## GIVEN REQUEST
Take from the listing each line that has the string "imported".

** start GIVEN MATERIAL **

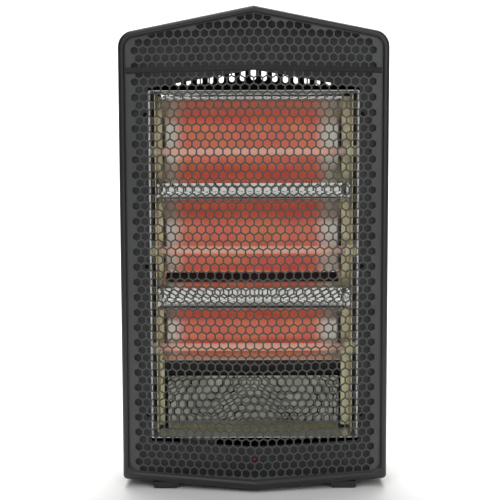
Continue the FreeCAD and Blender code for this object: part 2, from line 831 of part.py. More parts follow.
def foot_screws():
    screws = []
    seat = foot_screw_seat()
    for x, y in foot_screw_places():
        head = rod(foot_screw_head_radius, V(x, y, seat - foot_screw_head), V(x, y, seat))
        shank = rod(foot_screw_radius, V(x, y, seat - 1), V(x, y, base_plate_top() + foot_screw_past_plate))
        nut = rod(foot_screw_head_radius, V(x, y, base_plate_top() + seat_gap),
                  V(x, y, base_plate_top() + foot_nut_thickness))
        screws.append(head.fuse(shank).fuse(nut).removeSplitter())
    return Part.makeCompound(screws)


# ---------------------------------------------------------------- tip-over switch
def collar_low():
    """Underside of the plunger's collar: just over the top of its opening in the base plate."""
    return base_plate_top() + plunger_travel + collar_over_plate


def tip_switch_case():
    """Box on the base plate, open below, with a guide for the plunger's stem in its roof."""
    y = ridge_y + tip_switch_depth
    z0 = base_plate_top() + seat_gap
    half = tip_case_half
    case = box(-half, half, y - half, y + half, z0, z0 + tip_case_height)
    inner = half - tip_case_wall
    case = case.cut(box(-inner, inner, y - inner, y + inner, z0 - 1, guide_low()))
    guide = plunger_radius + plunger_running_gap
    case = case.cut(rod(guide, V(0, y, z0), V(0, y, guide_high())))
    return case


def guide_low():
    return collar_low() + plunger_collar + plunger_stem_above


def guide_high():
    return guide_low() + plunger_travel + plunger_guide_length


def tip_plunger():
    y = ridge_y + tip_switch_depth
    stem = rod(plunger_radius, V(0, y, 0), V(0, y, guide_low() + plunger_travel + plunger_stem_end))
    collar = rod(plunger_collar_radius, V(0, y, collar_low()), V(0, y, collar_low() + plunger_collar))
    stem = stem.fuse(collar).removeSplitter()
    tip = [e for e in stem.Edges if e.BoundBox.ZMax < tiny and e.BoundBox.ZMin > -tiny]
    return stem.makeChamfer(plunger_chamfer, tip)


def tip_spring():
    y = ridge_y + tip_switch_depth
    start = V(0, y, collar_low() + plunger_collar + tiny)
    end = V(0, y, guide_low() - tiny)
    return rod(spring_outer, start, end).cut(rod(spring_inner, start - V(0, 0, 1), end + V(0, 0, 1)))


# ---------------------------------------------------------------- rear controls
def control_back():
    return rear_y + control_lip_thickness - control_thickness


def button_places():
    count = len(button_names)
    return [(n - (count - 1) / 2) * button_pitch for n in range(count)]


def control_panel():
    """Plate that plugs into the rear wall, with a lip outside and a round hole for each button."""
    lip_x = control_width / 2
    lip_z = control_tall / 2
    lip = rounded_block(-lip_x, lip_x, rear_y + tiny, rear_y + control_lip_thickness,
                        control_height - lip_z, control_height + lip_z, control_corner_radius)
    plug_x = lip_x - control_lip - fit_gap
    plug_z = lip_z - control_lip - fit_gap
    plug = box(-plug_x, plug_x, control_back(), rear_y + 1, control_height - plug_z, control_height + plug_z)
    plate = lip.fuse(plug).removeSplitter()
    cuts = []
    for x in button_places():
        cuts.append(rod(button_radius + button_gap, V(x, rear_y - 20, control_height),
                        V(x, rear_y + 20, control_height)))
    return plate.cut(Part.makeCompound(cuts))


def button(x):
    z = control_height
    outer = rear_y + control_lip_thickness + button_proud
    inner = control_back() - fit_gap
    cap = rod(button_radius, V(x, inner - button_collar, z), V(x, outer, z))
    rim = [e for e in cap.Edges if e.BoundBox.YMin > outer - tiny]
    cap = cap.makeFillet(button_rim_radius, rim)
    collar = rod(button_radius + button_collar_extra, V(x, inner - button_collar, z), V(x, inner, z))
    stem = rod(button_stem_radius, V(x, inner - button_collar - button_stem, z), V(x, inner - tiny, z))
    return cap.fuse(collar).fuse(stem).removeSplitter()


def board_y():
    """Front of the control board, seen from the rear: just past the pressed buttons' stems."""
    stem_end = control_back() - fit_gap - button_collar - button_stem
    return stem_end - button_travel - board_gap


def control_board():
    x = control_width / 2 - control_lip - board_side_margin
    z = control_tall / 2
    board = box(-x, x, board_y() - board_thickness, board_y(), control_height - z, control_height + z)
    for left, right, deep, tall in board_parts:
        y1 = board_y() - board_thickness
        board = board.fuse(box(left, right, y1 - deep, y1 + tiny, control_height - tall / 2,
                               control_height + tall / 2))
    return board.removeSplitter()


def rocker_pivot():
    return V(rocker_x, rear_y - rocker_radius * rocker_pin_depth, rocker_height)


def rocker_shape(grow, rear_limit):
    """Rocker cap: a drum about its pin, cut by two flats that meet in a shallow V at the outside."""
    pivot = rocker_pivot()
    half_x = rocker_width / 2 - fit_gap + grow
    drum = Part.makeCylinder(rocker_radius + grow, 2 * half_x, pivot - V(half_x, 0, 0), V(1, 0, 0))
    tall = rocker_tall / 2 - fit_gap - rocker_end_gap + grow
    keep = box(rocker_x - half_x, rocker_x + half_x, pivot.y - rocker_inside - grow, rear_limit,
               pivot.z - tall, pivot.z + tall)
    return drum.common(keep)


def rocker():
    """Rocker in its off position, tipped by half of its swing."""
    pivot = rocker_pivot()
    shape = rocker_shape(0, rear_y + rocker_proud)
    reach = V(rocker_width, 0, 0)
    shape = shape.cut(rod(rocker_pin_radius + rocker_pin_play, pivot - reach, pivot + reach))
    shape.rotate(pivot, V(1, 0, 0), -rocker_swing / 2)
    return shape


def rocker_case():
    """Switch body in the rear wall, with the rocker's pin across it."""
    pivot = rocker_pivot()
    half_x = rocker_width / 2 + rocker_body_wall
    half_z = rocker_tall / 2 + rocker_body_wall
    body = box(rocker_x - half_x, rocker_x + half_x, rear_y - rocker_body_depth, rear_y + 0.5,
               rocker_height - half_z, rocker_height + half_z)
    lip_x = half_x + rocker_lip
    lip_z = half_z + rocker_lip
    lip = rounded_block(rocker_x - lip_x, rocker_x + lip_x, rear_y + tiny, rear_y + rocker_lip_proud,
                        rocker_height - lip_z, rocker_height + lip_z, rocker_lip_radius)
    body = body.fuse(lip).removeSplitter()
    cavity_z = rocker_tall / 2 + rocker_end_gap
    cavity = box(rocker_x - rocker_width / 2, rocker_x + rocker_width / 2,
                 rear_y - rocker_body_depth + rocker_floor, rear_y + 5,
                 rocker_height - cavity_z, rocker_height + cavity_z)
    body = body.cut(cavity)
    pin = rod(rocker_pin_radius, pivot - V(half_x - 0.5, 0, 0), pivot + V(half_x - 0.5, 0, 0))
    for x in (rocker_x - rocker_tab_spacing / 2, rocker_x + rocker_tab_spacing / 2):
        tab = box(x - rocker_tab_sheet / 2, x + rocker_tab_sheet / 2,
                  rear_y - rocker_body_depth - rocker_tab_length, rear_y - rocker_body_depth + 1,
                  rocker_height - rocker_tab_width / 2, rocker_height + rocker_tab_width / 2)
        body = body.fuse(tab)
    return body.fuse(pin).removeSplitter()


def cord_gland():
    """Gland for the supply cord: head outside, thread through the wall, open bore."""
    y_out = body_depth / 2
    y_in = rear_y - housing_wall - gland_inside

    def at(y):
        return V(gland_x, y, gland_height)

    flange_end = rear_y + gland_flange
    head = rod(gland_head_radius, at(rear_y + tiny), at(flange_end))
    cone = Part.makeCone(gland_head_radius - 1, gland_bore_radius + gland_end_wall, y_out - flange_end,
                         at(flange_end - tiny), V(0, 1, 0))
    thread = rod(gland_thread_radius, at(y_in), at(rear_y + 1))
    body = head.fuse(cone).fuse(thread).removeSplitter()
    trim = box(gland_x - 30, gland_x + 30, y_in - 5, y_out, gland_height - 30, gland_height + 30)
    return body.common(trim).cut(rod(gland_bore_radius, at(y_in - 1), at(y_out + 1)))


def gland_nut():
    y1 = rear_y - housing_wall - tiny
    y0 = y1 - gland_nut_thickness
    corners = []
    radius = gland_head_radius + 1
    for n in range(6):
        a = math.radians(60 * n)
        corners.append(V(gland_x + radius * math.cos(a), y0, gland_height + radius * math.sin(a)))
    nut = Part.Face(Part.makePolygon(corners + corners[:1])).extrude(V(0, y1 - y0, 0))
    return nut.cut(rod(gland_thread_radius + 0.05, V(gland_x, y0 - 1, gland_height),
                       V(gland_x, y1 + 1, gland_height)))


def handle_cup():
    """Finger recess let into the rear wall, with a lip outside."""
    x = handle_width / 2
    z = handle_tall / 2
    h = handle_height
    wall = handle_wall
    outer = rounded_block(-x - wall, x + wall, rear_y - handle_pocket - wall, rear_y + 0.5,
                          h - z - wall, h + z + wall, 8.0)
    lip = rounded_block(-x - wall - handle_lip, x + wall + handle_lip, rear_y + tiny,
                        rear_y + handle_lip_thickness, h - z - wall - handle_lip,
                        h + z + wall + handle_lip, 10.0)
    pocket = rounded_block(-x, x, rear_y - handle_pocket, rear_y + 10, h - z, h + z, 6.0)
    return outer.fuse(lip).removeSplitter().cut(pocket)


# ---------------------------------------------------------------- receiver and screws
def receiver_lens():
    y0 = ridge_y + panel_depth
    stem = rod(lens_radius, V(0, y0, lens_height), V(0, y0 + panel_sheet + fit_gap, lens_height))
    dome = Part.makeSphere(lens_radius, V(0, y0, lens_height))
    dome = dome.common(box(-5, 5, y0 - lens_proud, y0, lens_height - 5, lens_height + 5))
    flange = rod(lens_flange_radius, V(0, y0 + panel_sheet + tiny, lens_height),
                 V(0, y0 + panel_sheet + lens_flange, lens_height))
    return stem.fuse(dome).fuse(flange).removeSplitter()


def receiver_board():
    y0 = ridge_y + panel_depth + panel_sheet + lens_flange + tiny
    x = receiver_board_width / 2
    z = receiver_board_tall / 2
    return box(-x, x, y0, y0 + board_thickness, lens_height - z, lens_height + z)


def housing_screws():
    screws = []
    for x, z in housing_screw_places():
        head = rod(housing_screw_head_radius, V(x, rear_y + tiny, z), V(x, rear_y + housing_screw_head, z))
        shank = rod(housing_screw_radius, V(x, rear_y - housing_screw_length, z), V(x, rear_y + 1, z))
        screws.append(head.fuse(shank).removeSplitter())
    return Part.makeCompound(screws)


def case_screws():
    screws = []
    y = ridge_y + panel_depth
    for x, z in case_screw_places():
        head = rod(case_screw_head_radius, V(x, y - case_screw_head, z), V(x, y - tiny, z))
        shank = rod(case_screw_radius, V(x, y - 0.5, z), V(x, y + case_screw_length, z))
        screws.append(head.fuse(shank).removeSplitter())
    return Part.makeCompound(screws)


def main():
    os.makedirs("parts", exist_ok=True)
    write("front_frame", front_frame())
    write("cross_bar", cross_bar())
    write("front_grille", front_grille())
    write("inner_panel", inner_panel())
    write("rear_housing", rear_housing())
    write("reflector_case", reflector_case())
    for index, name in enumerate(("upper", "middle", "lower")):
        write("reflector_" + name, reflector(index))
        write("quartz_tube_" + name, quartz_tube(tube_heights[index]))
        write("heating_coil_" + name, heating_coil(tube_heights[index]))
        write("left_cap_" + name, ceramic_cap(-1, tube_heights[index]))
        write("right_cap_" + name, ceramic_cap(1, tube_heights[index]))
    write("base_reflector", base_reflector())
    for side, name in ((-1, "left"), (1, "right")):
        write(name + "_end_plate", end_plate(side))
        write(name + "_leads", side_leads(side))
        write(name + "_foot", foot(side))
    write("foot_pads", foot_pads())
    write("foot_screws", foot_screws())
    write("base_plate", base_plate())
    write("heat_shield", heat_shield())
    write("thermal_cutout", thermal_cutout())
    write("terminal_block", terminal_block())
    write("tip_switch_case", tip_switch_case())
    write("tip_plunger", tip_plunger())
    write("tip_spring", tip_spring())
    write("control_panel", control_panel())
    write("control_board", control_board())
    for name, x in zip(button_names, button_places()):
        write(name, button(x))
    write("rocker_case", rocker_case())
    write("rocker", rocker())
    write("cord_gland", cord_gland())
    write("gland_nut", gland_nut())
    write("handle_cup", handle_cup())
    write("receiver_lens", receiver_lens())
    write("receiver_board", receiver_board())
    write("housing_screws", housing_screws())
    write("case_screws", case_screws())


main()
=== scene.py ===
"""Looks of a free-standing quartz heater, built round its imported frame.

Every length is in metres and every piece lies in the frame's own axes: +X to the right seen
from the front, the grille faces -Y, +Z is up, and z = 0 is the floor under the feet.
"""
import json
import math

import bpy
import numpy as np
from bpy.props import FloatProperty, FloatVectorProperty, IntProperty, PointerProperty
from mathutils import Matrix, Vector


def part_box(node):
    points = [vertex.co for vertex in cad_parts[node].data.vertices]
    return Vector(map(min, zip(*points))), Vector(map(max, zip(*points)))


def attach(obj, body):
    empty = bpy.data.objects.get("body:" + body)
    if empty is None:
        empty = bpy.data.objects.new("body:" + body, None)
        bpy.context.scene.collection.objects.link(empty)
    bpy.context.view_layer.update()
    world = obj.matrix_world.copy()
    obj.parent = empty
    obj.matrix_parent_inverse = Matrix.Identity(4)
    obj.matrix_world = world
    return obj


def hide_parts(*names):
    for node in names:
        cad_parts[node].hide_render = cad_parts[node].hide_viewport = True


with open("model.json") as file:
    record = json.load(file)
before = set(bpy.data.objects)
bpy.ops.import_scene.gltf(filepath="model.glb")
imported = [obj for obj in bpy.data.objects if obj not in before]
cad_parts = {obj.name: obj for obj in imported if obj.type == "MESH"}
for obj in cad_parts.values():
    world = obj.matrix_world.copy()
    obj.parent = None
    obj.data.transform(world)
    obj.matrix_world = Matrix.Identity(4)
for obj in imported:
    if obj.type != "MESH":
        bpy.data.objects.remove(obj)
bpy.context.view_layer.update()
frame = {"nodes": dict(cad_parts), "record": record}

bl_info = {
    "name": "Quartz tower heater",
    "version": (1, 0, 0),
    "blender": (4, 5, 0),
    "location": "View3D > Sidebar > Heater",
    "description": "Builds the visible pieces and finishes of a quartz heater",
    "category": "Object",
}

MM = 0.001
BODY = "heater"
LEVELS = ("upper", "middle", "lower")


def srgb(code):
    """Linear RGBA of an sRGB hex colour."""
    parts = np.array([int(code[n:n + 2], 16) for n in (0, 2, 4)]) / 255
    linear = np.where(parts <= 0.04045, parts / 12.92, ((parts + 0.055) / 1.055) ** 2.4)
    return (*(float(c) for c in linear), 1.0)


def length(name, description, millimetres):
    return FloatProperty(name=name, description=description, default=millimetres * MM, unit="LENGTH",
                         precision=5)


def colour(name, description, code):
    return FloatVectorProperty(name=name, description=description, default=srgb(code), size=4,
                               subtype="COLOR", min=0.0, max=1.0)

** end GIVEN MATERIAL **

## EXPECTED ANSWER
"""Looks of a free-standing quartz heater, built round its imported frame.
imported = [obj for obj in bpy.data.objects if obj not in before]
cad_parts = {obj.name: obj for obj in imported if obj.type == "MESH"}
for obj in imported:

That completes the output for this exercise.